Parece ser que el momento DEFCON 1 de aquella conservaciones se produjo el 22 de septiembre, cuando tuvieron una entrevista sin testigos Fernando, Segismundo y De Luna. Ocurrió en la posada donde residía el rey aragonés. Allí, los dos poderes temporales presentes invitaron, sin ambages, al Papa para que renunciase. De Luna, sin embargo, según las crónicas, dio largas. Entonces Segismundo acusó a De Luna de haber engañado a Fernando, y éste se mostró de acuerdo.

El Papa aragonés perdía pie.

Fernando designó una comisión de prelados aragoneses y castellanos para que estudiase los documentos de abdicación de Juan XXIII y Gregorio XII, que Segismundo había traído a Perpiñán. Fueron miembros de dicha comisión Pablo de Santa María, obispo de Cartagena; y Álvaro de Isorna, obispo de León, por Castilla. Y el arzobispo de Tarragona y Berenguer de Bardaxi, por Aragón. Todos ellos eran de probada fidelidad aviñonesa, lo que no les impidió adverar la plena veracidad de las dimisiones que se presentaron a su estudio, lo que les llevó a concluir que la cauterización del cisma estaba cercana y sólo necesitaba la renuncia del tercero en discordia. El 10 de octubre, Fernando dio una orden por la cual ninguna galera podría salir del puerto de Perpiñán sin su orden expresa. Es la señal que tenemos que de, para entonces, Fernando y Segismundo actuaban en total sintonía.

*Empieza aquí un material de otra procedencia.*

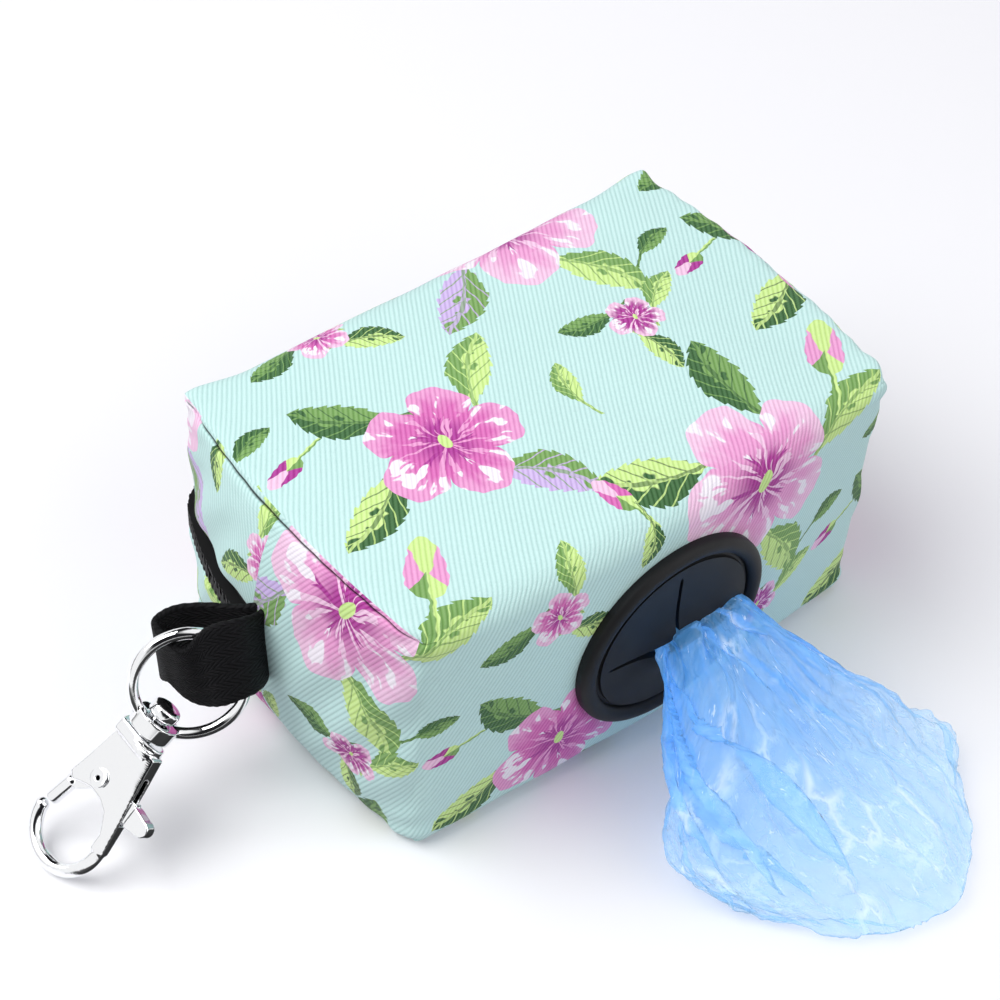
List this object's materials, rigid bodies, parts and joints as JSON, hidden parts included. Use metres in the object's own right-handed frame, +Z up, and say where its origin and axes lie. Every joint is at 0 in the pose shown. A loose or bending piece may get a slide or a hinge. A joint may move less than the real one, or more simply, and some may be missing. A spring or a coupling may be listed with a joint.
{
  "type": "waste bag dispenser",
  "caption": "Boxed fabric pouch that holds a roll of waste bags, with a slit rubber grommet to pull them through, a zip and a swivel trigger hook on a webbing loop.",
  "frame": {"origin": "centre of the flat base that the pouch stands on", "axes": "+X along the pouch away from the webbing loop, -Y the front face with the grommet, +Z up"},
  "size_m": [0.1446, 0.118, 0.0515],
  "materials": {
    "printed_twill": "printed twill, slight sheen",
    "foam": "thin foam",
    "lining_cloth": "plain woven lining",
    "zip_tape": "herringbone zip tape",
    "zip_coil": "nylon coil",
    "zip_metal": "black painted die casting",
    "webbing": "herringbone webbing",
    "black_rubber": "matte rubber",
    "core_board": "spiral wound board",
    "bag_film": "thin crinkled film",
    "chrome": "polished chrome plate",
    "spring_wire": "drawn wire"
  },
  "bodies": {
    "pouch": {"outer_shell": "printed_twill", "foam_interlining": "foam", "lining": "lining_cloth", "zip_tape_upper": "zip_tape", "zip_tape_lower": "zip_tape", "zip_coil_upper": "zip_coil", "zip_coil_lower": "zip_coil", "zip_top_stops": "zip_metal", "zip_bottom_stop": "zip_metal", "webbing_loop": "webbing", "grommet": "black_rubber"},
    "slider": {"zip_slider": "zip_metal"},
    "pull": {"zip_pull": "zip_metal"},
    "roll": {"roll_core": "core_board", "bag_roll": "bag_film"},
    "bag": {"bag_tail": "bag_film"},
    "eye": {"swivel_eye": "chrome"},
    "hook": {"swivel_rivet": "chrome", "hook_body": "chrome", "gate_rivet": "chrome", "gate_spring": "spring_wire"},
    "gate": {"gate_lever": "chrome"}
  },
  "joints": [
    {"name": "zip_travel", "type": "slide", "parent": "pouch", "child": "slider", "axis": [-1, 0, 0], "range_m": [0, 0.07], "deforming": ["zip_coil_upper", "zip_coil_lower"]},
    {"name": "pull_flip", "type": "hinge", "parent": "slider", "child": "pull", "pos_m": [0.0344, 0.0329, 0.0265], "axis": [0, 0, -1], "range_deg": [0, 165]},
    {"name": "bag_pull", "type": "slide", "parent": "pouch", "child": "bag", "axis": [0, -1, 0], "range_m": [0, 0.012]},
    {"name": "roll_spin", "type": "hinge", "parent": "pouch", "child": "roll", "pos_m": [0, 0, 0.0207], "axis": [1, 0, 0], "continuous": true},
    {"name": "eye_swing", "type": "hinge", "parent": "pouch", "child": "eye", "pos_m": [-0.06, -0.0023, 0.0265], "axis": [0, 0.4412, 0.8974], "range_deg": [0, 80]},
    {"name": "hook_swivel", "type": "hinge", "parent": "eye", "child": "hook", "pos_m": [-0.07088, 0.00019, 0.01981], "axis": [-0.7406, 0.0593, -0.6693], "continuous": true},
    {"name": "gate_open", "type": "hinge", "parent": "hook", "child": "gate", "pos_m": [-0.07922, 0.00083, 0.01227], "axis": [-0.6714, -0.1039, 0.7337], "range_deg": [0, 30], "stiffness_Nm_per_rad": 0.02, "springref_deg": -17.19, "deforming": ["gate_spring"]}
  ],
  "couplings": [
    {"joint": "roll_spin", "follows": "bag_pull", "rad_per_m": 58.8}
  ]
}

Las semanas que siguieron fueron incómodas y, al parecer, broncas por algunas actitudes castellanas, aunque no son muy bien conocidas (parece ser que un hijo de Diego López de Stúñiga asaltó la casa del gobernador de Perpiñán, lo mató y maltrató a su hija, que era priora de un monasterio; luego fueron a la casa del obispo de Calahorra, donde se hicieron fuertes hasta que la quemaron). Sabemos, eso sí, que Segismundo, fuera lo que fuera lo que pasara, acabó por perder la paciencia y el 3 de noviembre salió de Perpiñán camino de Constanza, donde decía que esperaba cerrar de una vez por todas aquella mamonada. Fernando, por su parte, volvió a enfermar (de hecho, la cascaría pronto) y en la ciudad cada vez se temía con más fuerza que el Papa De Luna se las acabase arreglando para huir, lo que complicaría notablemente la solución al cisma.

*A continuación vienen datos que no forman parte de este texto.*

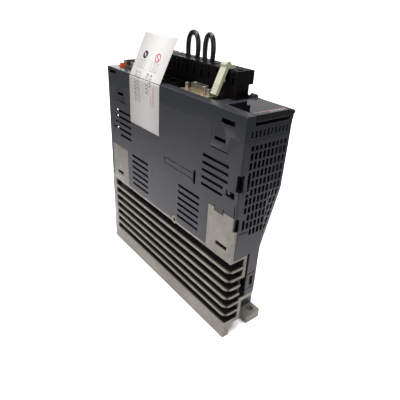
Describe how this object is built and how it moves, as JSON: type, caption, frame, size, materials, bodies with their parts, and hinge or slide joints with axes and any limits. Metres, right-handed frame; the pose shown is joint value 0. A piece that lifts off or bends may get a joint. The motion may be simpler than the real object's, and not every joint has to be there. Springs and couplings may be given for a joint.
{
  "type": "servo drive",
  "caption": "Slim panel-mounted servo drive with a finned side heat sink, vented case, hinged display lid, plug-in power terminals and signal connectors on its front.",
  "frame": {"origin": "centre of the flat mounting face at the back of the heat sink", "axes": "+Z out of the drive's front, +Y towards its top end when mounted, +X towards its right side, where the fins are"},
  "size_m": [0.0405, 0.1695, 0.2047],
  "materials": {
    "heat_sink": "cast and bead blasted, faintly warm grey",
    "case_plastic": "fine textured moulding, charcoal",
    "cover_plastic": "fine textured moulding, dark charcoal",
    "lid_smoked": "polished smoked plastic",
    "black_plastic": "satin moulding",
    "connector_black": "satin moulding",
    "wire_insulation": "smooth insulation",
    "lever_ivory": "smooth moulding",
    "orange_plastic": "smooth moulding",
    "white_plastic": "smooth moulding",
    "grey_plastic": "satin moulding",
    "lamp_red": "clear tinted lens",
    "paper_tag": null,
    "label_film": "blank silver-grey film",
    "board_laminate": "solder resist over laminate",
    "plated_steel": "nickel plated sheet",
    "passivated_plate": "yellow passivated sheet",
    "screw_steel": "zinc plated",
    "contact_metal": "tin and gold flashed",
    "module_black": "moulded epoxy",
    "can_sleeve": "shrunk sleeve",
    "ferrite_tape": "ferrite core with taped winding"
  },
  "bodies": {
    "housing": {"board_link_connector": "white_plastic", "board_standoffs": "screw_steel", "bottom_foot_cover": "case_plastic", "bus_capacitors": "can_sleeve", "charge_lamp": "lamp_red", "connector_deck": "black_plastic", "control_board": "board_laminate", "control_board_screws": "screw_steel", "control_chips": "module_black", "control_power_header": "black_plastic", "control_power_header_pins": "contact_metal", "current_sensors": "module_black", "dip_switch_body": "connector_black", "earth_screw": "screw_steel", "encoder_connector_insert": "connector_black", "encoder_connector_shell": "plated_steel", "front_cover": "cover_plastic", "ground_plate": "passivated_plate", "heat_sink": "heat_sink", "inrush_relay": "grey_plastic", "jack_posts": "plated_steel", "lid_hinge_pins": "black_plastic", "line_power_header": "black_plastic", "line_power_header_pins": "contact_metal", "main_case": "case_plastic", "module_screws": "screw_steel", "motor_power_header": "black_plastic", "motor_power_header_pins": "contact_metal", "network_sockets": "connector_black", "power_board": "board_laminate", "power_board_screws": "screw_steel", "power_module": "module_black", "rating_label": "label_film", "rectifier_bridge": "module_black", "rotary_switch_body": "connector_black", "safety_socket": "connector_black", "seven_segment_display": "module_black", "signal_connector_insert": "connector_black", "signal_connector_shell": "plated_steel", "supply_transformer": "ferrite_tape", "top_foot_cover": "case_plastic", "usb_socket": "plated_steel", "warning_tag": "paper_tag"},
    "display_lid": {"display_lid": "lid_smoked"},
    "rotary_rotor": {"rotary_switch_rotor": "white_plastic"},
    "line_plug": {"line_power_plug": "connector_black", "line_power_plug_contacts": "contact_metal", "short_jumper_wire": "wire_insulation"},
    "control_plug": {"control_power_plug": "connector_black", "control_power_plug_contacts": "contact_metal", "long_jumper_wire": "wire_insulation"},
    "motor_plug": {"motor_power_plug": "connector_black", "motor_power_plug_contacts": "contact_metal"},
    "lever": {"opening_lever": "lever_ivory"},
    "safety_plug": {"safety_plug": "orange_plastic"},
    "dip_slider_1": {"dip_slider_1": "white_plastic"},
    "dip_slider_2": {"dip_slider_2": "white_plastic"},
    "dip_slider_3": {"dip_slider_3": "white_plastic"},
    "dip_slider_4": {"dip_slider_4": "white_plastic"}
  },
  "joints": [
    {"name": "lid_hinge", "type": "hinge", "parent": "housing", "child": "display_lid", "pos_m": [-0.0184, 0.0685, 0.1685], "axis": [0, -1, 0], "range_deg": [0, 105]},
    {"name": "rotary_turn", "type": "hinge", "parent": "housing", "child": "rotary_rotor", "pos_m": [-0.0087, 0.0635, 0.1665], "axis": [0, 0, 1], "continuous": true},
    {"name": "dip_slide_1", "type": "slide", "parent": "housing", "child": "dip_slider_1", "axis": [0, 1, 0], "range_m": [0, 0.0016]},
    {"name": "dip_slide_2", "type": "slide", "parent": "housing", "child": "dip_slider_2", "axis": [0, 1, 0], "range_m": [0, 0.0016]},
    {"name": "dip_slide_3", "type": "slide", "parent": "housing", "child": "dip_slider_3", "axis": [0, 1, 0], "range_m": [0, 0.0016]},
    {"name": "dip_slide_4", "type": "slide", "parent": "housing", "child": "dip_slider_4", "axis": [0, 1, 0], "range_m": [0, 0.0016]},
    {"name": "line_plug_slide", "type": "slide", "parent": "housing", "child": "line_plug", "axis": [0, 0, 1], "range_m": [0, 0.02]},
    {"name": "control_plug_slide", "type": "slide", "parent": "housing", "child": "control_plug", "axis": [0, 0, 1], "range_m": [0, 0.02]},
    {"name": "motor_plug_slide", "type": "slide", "parent": "housing", "child": "motor_plug", "axis": [0, 0, 1], "range_m": [0, 0.02]},
    {"name": "lever_press", "type": "hinge", "parent": "line_plug", "child": "lever", "pos_m": [-0.0052, 0.0352, 0.1873], "axis": [0, 1, 0], "range_deg": [0, 16], "stiffness_Nm_per_rad": 0.02},
    {"name": "safety_plug_slide", "type": "slide", "parent": "housing", "child": "safety_plug", "axis": [0, 0, 1], "range_m": [0, 0.012]}
  ]
}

Segismundo tuvo algunos retrasos y salió de Perpiñán el día 7 de noviembre. Cuando lo vio partir, debilitado y acojonado, Fernando decidió que las cosas no podían seguir así. Envió a un emisario castellano, Diego Fernández de Vadillo, para que saliese a uña de caballo detrás de él. Vadillo alcanzó a Segismundo en Salses, y allí le transmitió la petición del rey aragonés de que se diese la vuelta, prometiéndole que las cosas iban a mejorar. El rey de romanos, en efecto, se detuvo.

Para Fernando se había terminado el tiempo de los paños calientes. El 9 de noviembre, en Perpiñán, se entrevistaron secretamente los infantes de Aragón, el conde de Foix, un hijo del rey de Navarra, los embajadores castellanos y procuradores de los cuatro estados de Aragón. Los castellanos eran Pablo de Santa María; el merino Diego Fernández de Quiñones; Juan González de Acevedo y Pedro Fernández de las Poblaciones. Inicialmente, la embajada castellana había sido de seis miembros, pero dos habían tenido que salir de Perpiñán por los incidentes que ya hemos contado.

El acuerdo tomado entre estos reunidos, que claramente eran representantes del sentir peninsular no portugués o, si se prefiere, de las fuerzas españolas que se habían mostrado hasta entonces de obediencia aviñonesa, fue que se le solicitaría a De Luna, por tres veces más, que renunciase a la tiara papal; propuestas que, de recibir tres negativas, llevarían a una sustracción de obediencia definitiva. 

El 10 de noviembre de 1415 le llegó a De Luna el burofax con el primero de estos requerimientos. El Papa aviñonés se marchó de Perpiñán a Collioure, desde donde respondió formalmente a Fernando I, en sentido totalmente negativo. El 11 de diciembre, como recibiera una nueva intimación, apoyada por los castellanos a pesar de que él había buscado la solidaridad de Catalina de Lancaster; intimación en la que, además, las admoniciones de Segismundo eran apremiantes, decidió De Luna salir de allí en barco. Fue desde el mismo donde hizo su famosa afirmación, Papa sum. El barco lo llevó a Peñíscola.

Los hechos, sin embargo, ya no le eran nada propicios.